The law isn't a computer, and regulators - especially in financial spaces - have substantially more freedom than courts to simply reject loopholes. Things like structuring rules are essentially "laws against circumventing the law" for exactly this reason. I'm pretty surprised that Robinhood either didn't get a warning about how poorly this could go, or chose to ignore it.


> The law isn't a computer, and regulators - especially in financial spaces - have substantially more freedom than courts to simply reject loopholes.

Regulators have strictly less power than courts here when applying existing law and regulation, though they can write new regulations (but not law).


> Regulators have strictly less power than courts here when applying existing... regulation

I guess it's a matter of terminology, but I think there are at least some cases where this isn't true.
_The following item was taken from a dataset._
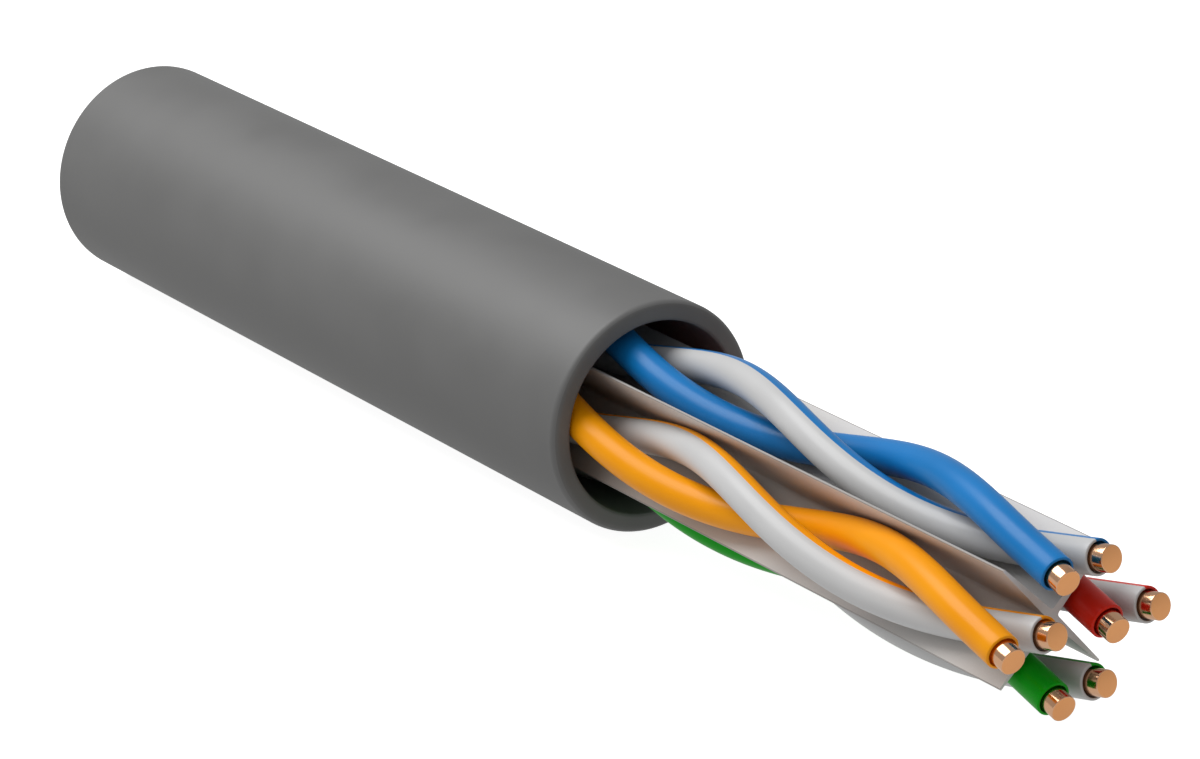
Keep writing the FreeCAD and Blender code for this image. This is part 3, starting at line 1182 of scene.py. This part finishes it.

Ex post facto legislation is permitted in civil law, but it's not something courts can generate in response to a case.

Regulators operating under administrative law can create ex post facto rules wholesale if granted express permission by Congress, which is of course new regulation. But even without that grant, they can create limited retroactive rulings when new interpretations are offered during adjudication. [1] We can debate whether that's 'new regulation' or 'new interpretations of old regulation', but the net result is that regulators are empowered to cover unforeseen circumstances in ways that direct lawsuits are unlikely to offer.

(I am not a lawyer, but...) a move like this looks like an invitation for a Chenery II action, if one is was even needed. The SIPC didn't want to issue brokerage-account protections for a "Checking & Savings Account", and whatever the SEC said to Robinhood produced a very swift change of tune. I suspect it was something like "if we go into adjudication and say magic ampersands don't change your issuing rights, every court in the country will back us up".

[1] http://www.minnesotalawreview.org/wp-content/uploads/2013/02...


A financial lawyer should fully understand the consequences of misleading consumer financial products, especially post-2008. First, you aren't allowed to do that anyway. Second, consumer finance is one area where cleverness is virtually not allowed.


> So when a lawyer says something like, "Ahh, but the law only talks about 'checking accounts' and 'savings accounts' not 'checking & savings accounts'"

I'm not a lawyer, but that line of reasoning sounds like something out of a comedy skit.

"Sure, the law regulates sales of alcohol and sales of firearms, but it doesn't say anything about an Alcohol And Firearms Combo Pack™!"


I mean, yeah, it is absurd.

But there are many types of lawyers in this world. Besides the obvious professional divisions -- real estate vs patent law, trial law vs contract law, etc etc -- you have lawyers who advise their clients versus lawyers who assist their clients. The former are the kind you want, who will tell you what to do to keep everything above board; the latter view it as their job to help you do whatever it is you wanted to do, with the thinnest veneer of "obeying" the "law".

It "works" insomuch as you don't come under scrutiny and your lawyer's legal theories are never tested at trial; a lot of the people making use of this sort of lawyer will rarely if ever actually go to trial -- they'll drag things out until their opponents eventually settle.


The world of technology has made me cool with entire industries built around ideas that sound like they're out of a comedy skit.


It what other world would apps like "Yo" be considered a multi-million dollar opportunity?


I'm a banking & securities regulation attorney and I don't know one single attorney who would've given this the green light. Not one. Not even the attorneys I know who have a reputation for their "liberal" interpretation of regulations would have okayed this without at least notifying SIPC of their plans.


I thought a strength of the lawyer is also in knowing the quirks of the judicial system, such as knowing the quirks of a judge, or even the quirks of human irrationality, as opposed to being a merely excellent interpreter of legal text.


Just you don't know which judge you will end up with before you got sued... Might be tricky to know all the quirks of all the judges and then also predict which ones will be relevant, no?